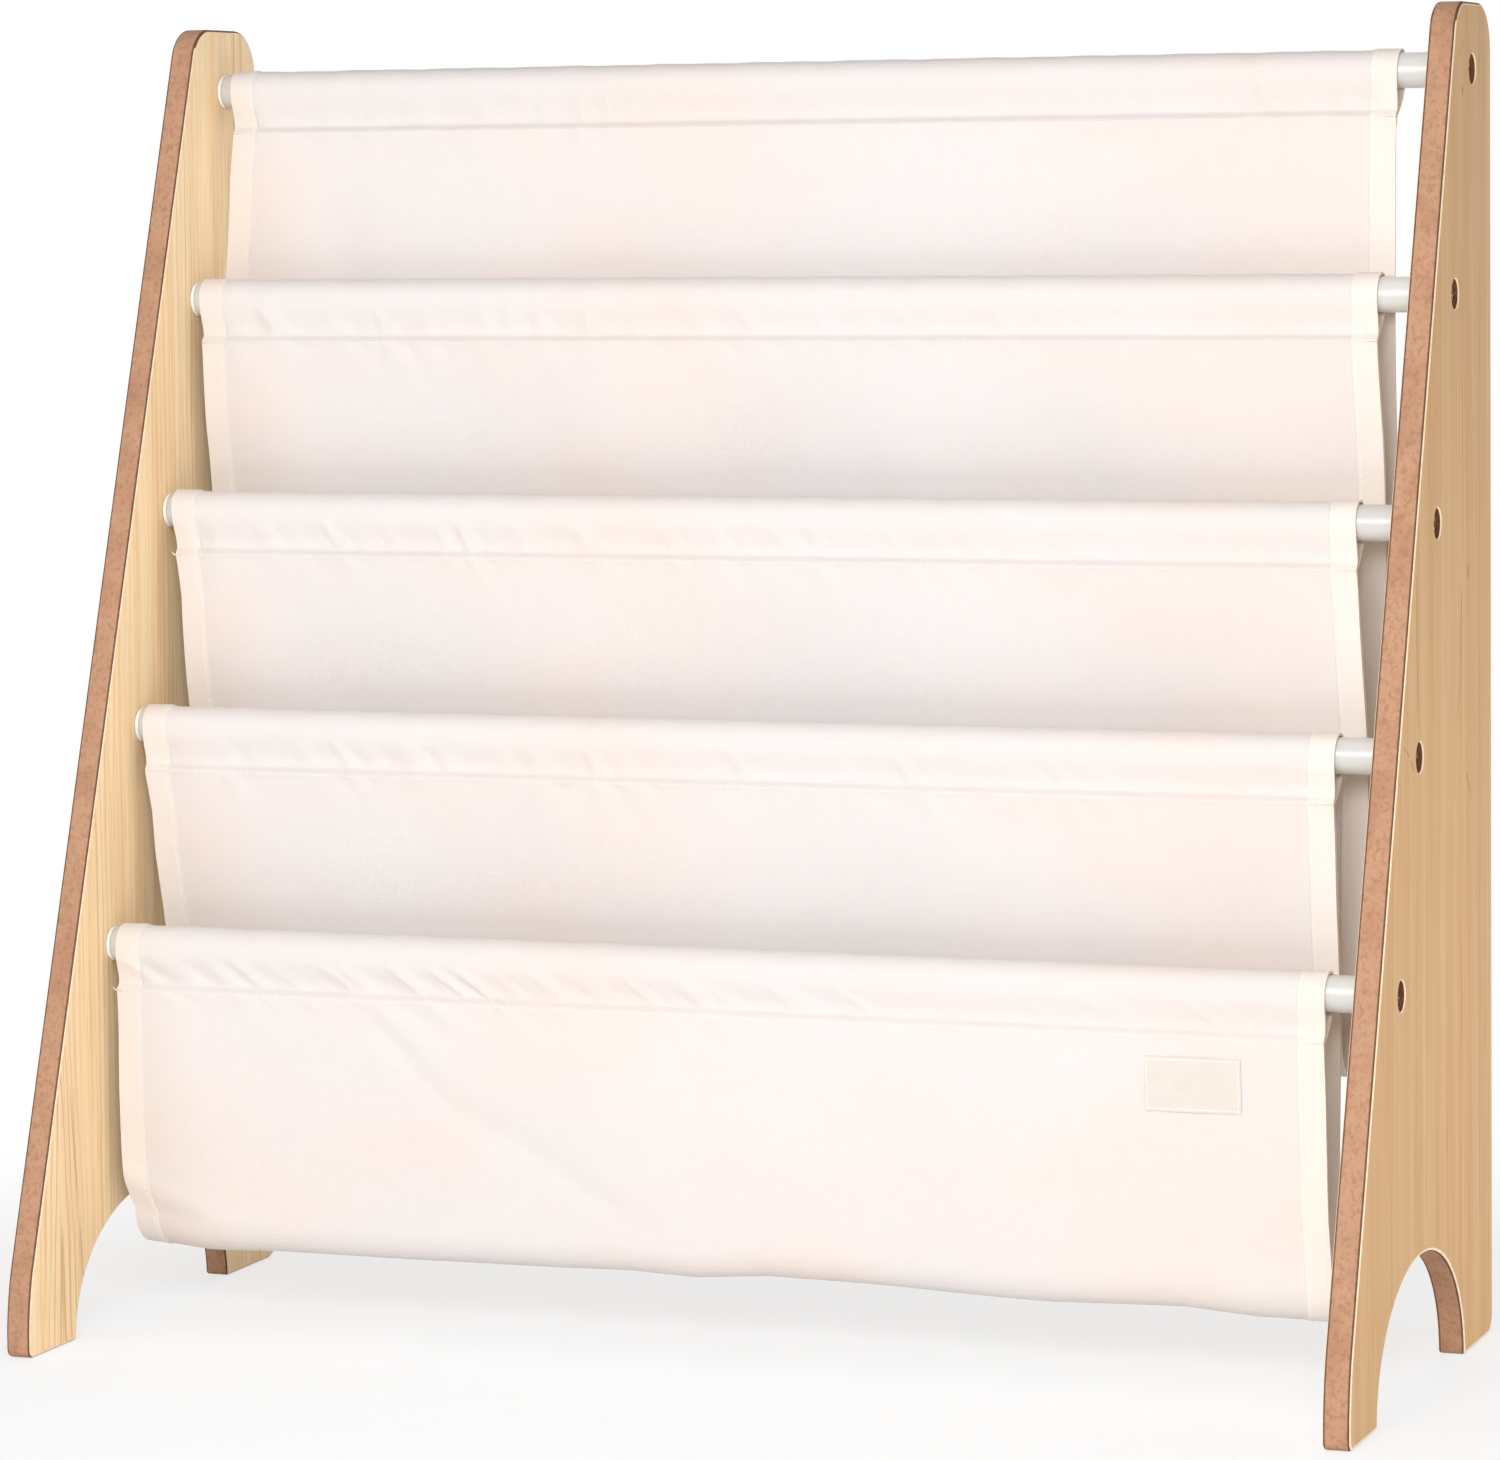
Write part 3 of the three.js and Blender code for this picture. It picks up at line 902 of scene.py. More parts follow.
@dataclass
class SidePanels:
    """The two cut boards, each with a sloping front, a round-cornered top and an arch between its feet."""

    inner_face: float = 0.299
    outer_face: float = 0.311
    front: float = -0.129
    rear: float = 0.129
    height: float = 0.6
    slope_top: float = 0.0656
    toe_height: float = 0.025
    toe_bend_radius: float = 0.1
    toe_tip_radius: float = 4 * MM
    front_top_radius: float = 18 * MM
    rear_top_radius: float = 21 * MM
    heel_radius: float = 9 * MM
    arch_middle: float = -4.7 * MM
    arch_half_width: float = 78.5 * MM
    arch_height: float = 59.5 * MM
    arch_sides: int = 192
    arris: float = 1.5 * MM
    arris_steps: int = 4
    arris_angle: float = math.radians(40)
    arch_merge: float = 0.05 * MM
    bore: float = 3.3 * MM
    counterbore: float = 6.7 * MM
    counterbore_depth: float = 5 * MM
    rim: float = 0.55 * MM
    hole_sides: int = 64
    smooth_degrees: float = 28
    # The inner faces' copy of the laminate is painted paler and warmer, as painted light on the rack's inner
    # sides.
    lit_inner_finish: MapleFace = MapleFace(
        name="maple_face_inner_painted_light",
        pale=shade_of(255, 229, 188),
        warm=shade_of(251, 216, 165),
        loop_y=-0.097,
        loop_top=0.16,
        loop_width=7 * MM,
        loop_length=0.12,
        loop_share=0.5,
        marks=((0.012, 0.214, 0.7 * MM),),
        strokes=((-0.0752, 0.012, -0.0789, 0.0592, 0.34), (-0.0789, 0.0592, -0.086, 0.12, 0.3)),
    )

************

* **WHAT IS REQUIRED**
Repeat every line of the data, exactly and in full.

* **TASK RESULT**
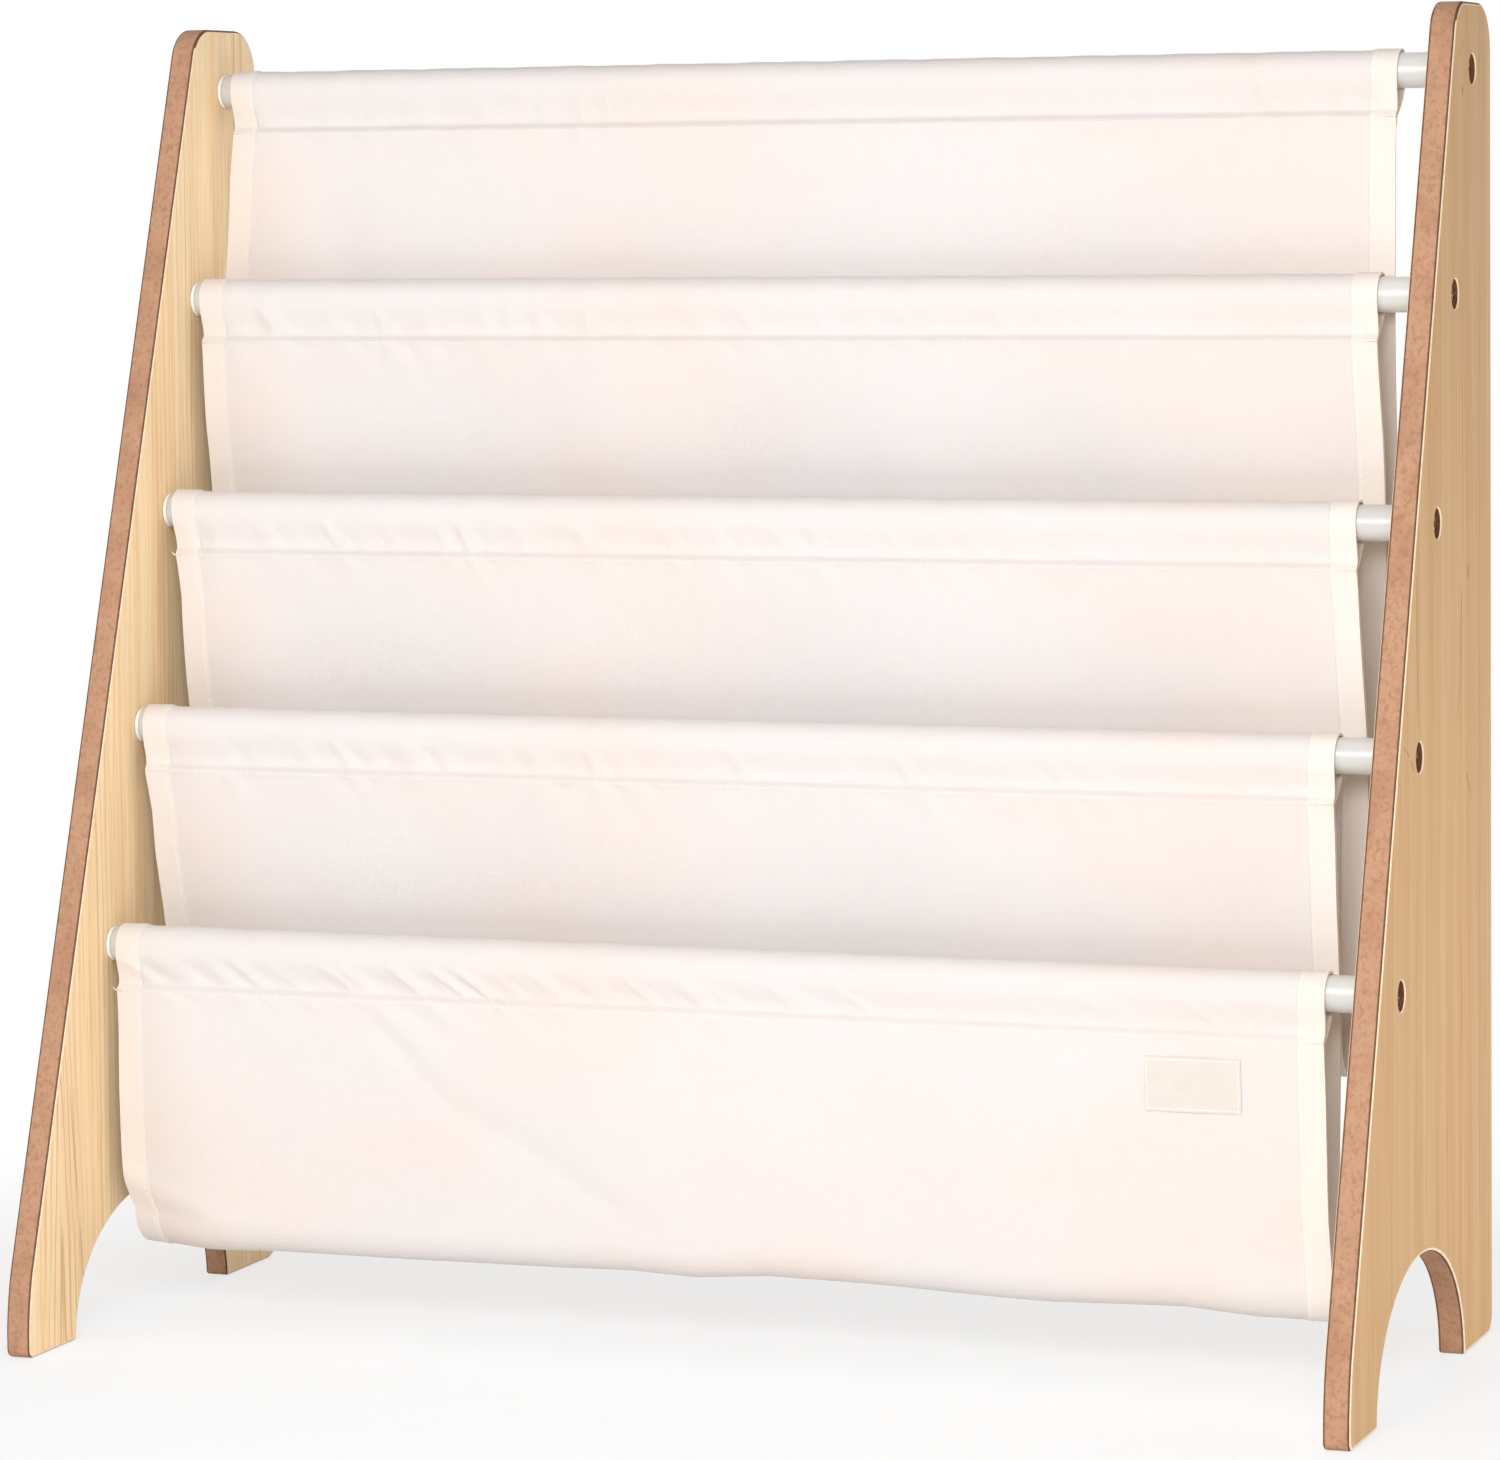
Write part 3 of the three.js and Blender code for this picture. It picks up at line 902 of scene.py. More parts follow.
@dataclass
class SidePanels:
    """The two cut boards, each with a sloping front, a round-cornered top and an arch between its feet."""

    inner_face: float = 0.299
    outer_face: float = 0.311
    front: float = -0.129
    rear: float = 0.129
    height: float = 0.6
    slope_top: float = 0.0656
    toe_height: float = 0.025
    toe_bend_radius: float = 0.1
    toe_tip_radius: float = 4 * MM
    front_top_radius: float = 18 * MM
    rear_top_radius: float = 21 * MM
    heel_radius: float = 9 * MM
    arch_middle: float = -4.7 * MM
    arch_half_width: float = 78.5 * MM
    arch_height: float = 59.5 * MM
    arch_sides: int = 192
    arris: float = 1.5 * MM
    arris_steps: int = 4
    arris_angle: float = math.radians(40)
    arch_merge: float = 0.05 * MM
    bore: float = 3.3 * MM
    counterbore: float = 6.7 * MM
    counterbore_depth: float = 5 * MM
    rim: float = 0.55 * MM
    hole_sides: int = 64
    smooth_degrees: float = 28
    # The inner faces' copy of the laminate is painted paler and warmer, as painted light on the rack's inner
    # sides.
    lit_inner_finish: MapleFace = MapleFace(
        name="maple_face_inner_painted_light",
        pale=shade_of(255, 229, 188),
        warm=shade_of(251, 216, 165),
        loop_y=-0.097,
        loop_top=0.16,
        loop_width=7 * MM,
        loop_length=0.12,
        loop_share=0.5,
        marks=((0.012, 0.214, 0.7 * MM),),
        strokes=((-0.0752, 0.012, -0.0789, 0.0592, 0.34), (-0.0789, 0.0592, -0.086, 0.12, 0.3)),
    )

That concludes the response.